Typically when only one spouse is on the Promissory Note, the non-borrowing spouse will sign the deed, mortgage, and a few other miscellaneous bank documents. This is still the case with conventional loans, and it allows the non-borrowing spouse to retain an ownership interest in the property. Should something happen to the “on title” spouse, the non-borrowing spouse is protected because he or she is on the deed. Recently, however, FHA regulations have changed and state that a non-borrowing spouse cannot be on title. He or she will not sign any of the mortgage documents, including the deed. (Theoretically, married individuals can buy property in Pennsylvania with or without their spouse.
It is not a legal requirement that the spouse who is not on title signs off on the deed upon the sale of the property. However, because in our state a party to a divorce action can make a claim that marital property was used to purchase, improve or even maintain the property, potential marital rights must be dealt with. Therefore, most title companies and all law firms will have the “off title” spouse sign off on the sale.) Many believe that this does not affect the non-borrowing spouse’s interest in the property, because the couple is married and the property will simply transfer to the non-borrowing spouse upon the death of the “on title” spouse. In Pennsylvania, this is not necessarily the case.
Pennsylvania is not a community property state, rather an “equitable distribution” state. This means that one spouse is not necessarily entitled to the property of the other spouse. The spouse whose name appears on an ownership document, such as a deed, owns the property.
Each spouse is entitled to receive a fair and equitable share of the property of the other spouse, but depending on the value of the estate, this will not necessarily mean that the non-borrowing spouse is automatically entitled to receive the real property.
Pursuant to the laws of intestate succession in Pennsylvania, a surviving spouse’s share depends upon many different circumstances. For instance, the surviving spouse will only receive the entire estate of the deceased spouse (including the family home, when the surviving spouse is not on title) if there are no children, grandchildren, or parents surviving the deceased spouse. Should the decedent be survived by a child, a grandchild, or even just one parent, however, the surviving spouse now only receives the first $30,000.00 of the estate plus ½ of the remaining estate balance.
The surviving spouse’s share changes again if the deceased spouse has children or grandchildren that are not the issue of the surviving spouse. Should this circumstance occur, the surviving spouse receives only ½ of the deceased spouse’s estate, and the family home is included if the surviving spouse is not on title. Keep in mind that the decedents home (which is also the home of the surviving spouse) is included in the calculation of the estate. The intestate laws coupled with FHA regulations impose a very real danger that a surviving, non-borrowing spouse will lose their home. A properly prepared estate plan is all it takes to protect someone from this unfortunate situation.

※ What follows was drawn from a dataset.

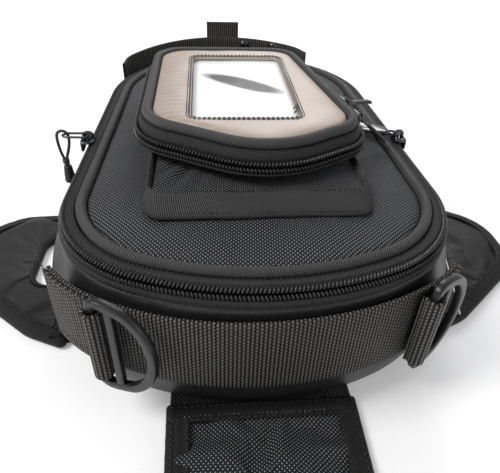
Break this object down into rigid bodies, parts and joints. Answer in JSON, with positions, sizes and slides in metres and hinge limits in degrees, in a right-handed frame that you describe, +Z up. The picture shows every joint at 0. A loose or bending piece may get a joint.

By preparing a Last Will and Testament, and bequeathing the residence to a spouse who is not on title, individuals can be sure that their loved ones will not be left behind and unprotected because of a simple FHA formality. Additionally, the preparation of a Power of Attorney will allow the “off title” spouse to manage certain affairs and transfer title to the property over to themselves, if necessary (of course this can only be done with approval from the lender, and may require a refinance of the existing mortgage). By having these documents drafted before the signing of the FHA purchase or refinance loan documents, non-borrowing spouses can be assured that their most important asset will not be included in calculating the value of the estate of their “on title” spouse, and subject to inheritance taxes and probate.
The new law raises the current maximum $7,500 first-time homebuyer tax credit to $8,000 and is extended to a purchase of a home or vacant land (with occupancy of the dwelling) before December 1, 2009. The original payback on the $7,500 credit was fifteen years, prorated, the required repayment is eliminated under the new law after three (3) years. Eligible homebuyers who make their purchase after December 31, 2008 and before December 1, 2009 can claim the credit on their 2008 or 2009 federal income tax return. A first-time homebuyer includes a married couple where neither individual owned any other “main” home (the one you live in most of the time) during the past three (3) years.

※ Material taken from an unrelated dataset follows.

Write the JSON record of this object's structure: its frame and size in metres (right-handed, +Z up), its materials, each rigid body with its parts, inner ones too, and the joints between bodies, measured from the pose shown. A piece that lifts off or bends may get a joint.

The main home must be owner-occupied and includes single family homes, condominiums, cooperatives, townhouses, manufactured homes, and vacant land. On existing housing, a purchase takes place at the time of settlement, as opposed to when the agreement of sale was executed. For vacant land intended to be used for the construction of a primary residence, the qualifying date is the date of occupancy instead of the time of settlement. The full amount of the credit is the lesser of 10% of the cost of a home or $8,000. Therefore, all homes purchased for $80,000 or more qualify for the full $8,000 amount.

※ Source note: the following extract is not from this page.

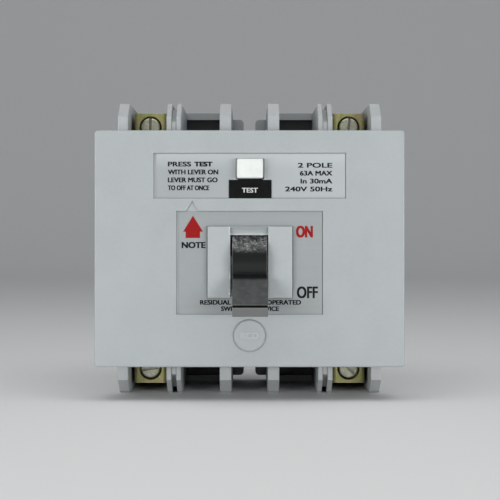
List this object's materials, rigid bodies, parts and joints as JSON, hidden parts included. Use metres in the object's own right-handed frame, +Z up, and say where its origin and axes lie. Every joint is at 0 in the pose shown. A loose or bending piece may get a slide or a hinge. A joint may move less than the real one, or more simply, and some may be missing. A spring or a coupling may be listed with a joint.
{
  "type": "residual current device",
  "caption": "Toggle-operated residual current device with a test button, shallow front cover over a deeper base, and slotted clamp terminals between moulded ears.",
  "frame": {"origin": "centre of the flat back mounting face", "axes": "+Z up with the test button above the lever, +X to the right as seen from the front, the front faces -Y"},
  "size_m": [0.0926, 0.0802, 0.0914],
  "materials": {
    "base_plastic": "satin moulded thermoset, light grey",
    "cover_plastic": "satin moulded thermoset, light grey",
    "dark_insulator": "dark insulating board",
    "label_foil": "satin silver-grey foil label",
    "black_legend": "black printed film",
    "lever_plastic": "black moulding, worn",
    "button_plastic": "white moulding",
    "carrier_plastic": "dark phenolic moulding",
    "arc_fibre": "vulcanised fibre",
    "plain_steel": "zinc-plated steel",
    "spring_steel": "spring wire",
    "copper": "tinned or bare copper",
    "silver": "silver contact alloy",
    "core_material": "core in a dark coating",
    "wire_insulation": "sleeved conductor",
    "brass_leaf": "spring brass",
    "resistor_body": "lacquered body",
    "passivated_steel": "yellow-passivated zinc-plated steel",
    "clamp_screw_steel": "passivated steel screw"
  },
  "bodies": {
    "root": {"arc_chute_cheeks": "arc_fibre", "arc_plates": "plain_steel", "base_housing": "base_plastic", "cover_screw": "plain_steel", "cover_screw_cap": "cover_plastic", "fixed_contacts": "silver", "frame_plate_left": "plain_steel", "frame_plate_right": "plain_steel", "frame_screws": "plain_steel", "frame_spacers": "plain_steel", "front_cover": "cover_plastic", "lever_bezel": "cover_plastic", "lever_pivot_pin": "plain_steel", "lever_return_spring": "spring_steel", "load_tail_left": "copper", "load_tail_right": "copper", "lower_label": "label_foil", "mechanism_cover": "base_plastic", "mechanism_cover_screws": "plain_steel", "pocket_liners": "dark_insulator", "primary_conductor_left": "wire_insulation", "primary_conductor_right": "wire_insulation", "secondary_leads": "copper", "secondary_winding": "copper", "supply_busbar_left": "copper", "supply_busbar_right": "copper", "terminal_cage_bottom_left": "passivated_steel", "terminal_cage_bottom_right": "passivated_steel", "terminal_cage_top_left": "passivated_steel", "terminal_cage_top_right": "passivated_steel", "test_button_spring": "spring_steel", "test_contact_strip": "brass_leaf", "test_legend_plate": "black_legend", "test_resistor": "resistor_body", "toroid_core": "core_material", "trip_relay": "carrier_plastic", "upper_label": "label_foil"},
    "lever": {"switch_lever": "lever_plastic"},
    "link": {"toggle_link": "plain_steel"},
    "contact_bridge": {"carrier_shaft": "plain_steel", "drive_arm": "plain_steel", "contact_carrier_left": "carrier_plastic", "contact_carrier_right": "carrier_plastic", "contact_arm_left": "copper", "contact_arm_right": "copper", "contact_tips": "silver", "contact_springs": "spring_steel"},
    "trip_bar": {"trip_lever": "dark_insulator"},
    "plunger": {"relay_plunger": "plain_steel"},
    "button": {"test_button": "button_plastic"},
    "plate_top_left": {"pressure_plate_top_left": "passivated_steel"},
    "screw_top_left": {"terminal_screw_top_left": "clamp_screw_steel"},
    "plate_top_right": {"pressure_plate_top_right": "passivated_steel"},
    "screw_top_right": {"terminal_screw_top_right": "clamp_screw_steel"},
    "plate_bottom_left": {"pressure_plate_bottom_left": "passivated_steel"},
    "screw_bottom_left": {"terminal_screw_bottom_left": "clamp_screw_steel"},
    "plate_bottom_right": {"pressure_plate_bottom_right": "passivated_steel"},
    "screw_bottom_right": {"terminal_screw_bottom_right": "clamp_screw_steel"}
  },
  "joints": [
    {"name": "lever_hinge", "type": "hinge", "parent": "root", "child": "lever", "pos_m": [0, -0.0603, -0.004], "axis": [-1, 0, 0], "range_deg": [0, 70]},
    {"name": "link_hinge", "type": "hinge", "parent": "lever", "child": "link", "pos_m": [0, -0.05557, -0.00068], "axis": [1, 0, 0], "range_deg": [0, 70]},
    {"name": "contact_hinge", "type": "hinge", "parent": "root", "child": "contact_bridge", "pos_m": [0, -0.026, 0.004], "axis": [1, 0, 0], "range_deg": [0, 16]},
    {"name": "trip_hinge", "type": "hinge", "parent": "root", "child": "trip_bar", "pos_m": [0, -0.0415, 0.013], "axis": [-1, 0, 0], "range_deg": [0, 13.5], "stiffness_Nm_per_rad": 0.01, "springref_deg": -2.86},
    {"name": "plunger_slide", "type": "slide", "parent": "root", "child": "plunger", "axis": [0, 0, -1], "range_m": [0, 0.0014]},
    {"name": "button_slide", "type": "slide", "parent": "root", "child": "button", "axis": [0, 1, 0], "range_m": [0, 0.002], "stiffness_N_per_m": 400, "springref_m": -0.001, "deforming": ["test_button_spring"]},
    {"name": "clamp_travel_top_left", "type": "slide", "parent": "root", "child": "plate_top_left", "axis": [0, 1, 0], "range_m": [0, 0.006]},
    {"name": "clamp_turn_top_left", "type": "hinge", "parent": "plate_top_left", "child": "screw_top_left", "pos_m": [-0.0316, -0.03, 0.0385], "axis": [0, 1, 0], "range_deg": [0, 2160]},
    {"name": "clamp_travel_top_right", "type": "slide", "parent": "root", "child": "plate_top_right", "axis": [0, 1, 0], "range_m": [0, 0.006]},
    {"name": "clamp_turn_top_right", "type": "hinge", "parent": "plate_top_right", "child": "screw_top_right", "pos_m": [0.0316, -0.03, 0.0385], "axis": [0, 1, 0], "range_deg": [0, 2160]},
    {"name": "clamp_travel_bottom_left", "type": "slide", "parent": "root", "child": "plate_bottom_left", "axis": [0, 1, 0], "range_m": [0, 0.006]},
    {"name": "clamp_turn_bottom_left", "type": "hinge", "parent": "plate_bottom_left", "child": "screw_bottom_left", "pos_m": [-0.0316, -0.03, -0.0385], "axis": [0, 1, 0], "range_deg": [0, 2160]},
    {"name": "clamp_travel_bottom_right", "type": "slide", "parent": "root", "child": "plate_bottom_right", "axis": [0, 1, 0], "range_m": [0, 0.006]},
    {"name": "clamp_turn_bottom_right", "type": "hinge", "parent": "plate_bottom_right", "child": "screw_bottom_right", "pos_m": [0.0316, -0.03, -0.0385], "axis": [0, 1, 0], "range_deg": [0, 2160]}
  ],
  "couplings": [
    {"joint": "link_hinge", "follows": "lever_hinge", "ratio": 1},
    {"joint": "contact_hinge", "follows": "lever_hinge", "ratio": 0.22857},
    {"joint": "trip_hinge", "follows": "plunger_slide", "rad_per_m": 166.67},
    {"joint": "clamp_turn_top_left", "follows": "clamp_travel_top_left", "rad_per_m": 6283.2},
    {"joint": "clamp_turn_top_right", "follows": "clamp_travel_top_right", "rad_per_m": 6283.2},
    {"joint": "clamp_turn_bottom_left", "follows": "clamp_travel_bottom_left", "rad_per_m": 6283.2},
    {"joint": "clamp_turn_bottom_right", "follows": "clamp_travel_bottom_right", "rad_per_m": 6283.2}
  ]
}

With adjusted gross income of no more than $75,000for single filers and for a married couple filing jointly the amount is $150,000. This first-time homebuyer credit is a “refundable credit” which means it is not based upon what the taxpayer had paid in. By completing the “First-Time Homebuyer Credit Form 5405” the taxpayer can claim the credit on the original 2008 tax return due by April 15, 2009 or by filing an amended return, attaching Form 5405 thus receiving the benefit (money) NOW rather than waiting until 2010.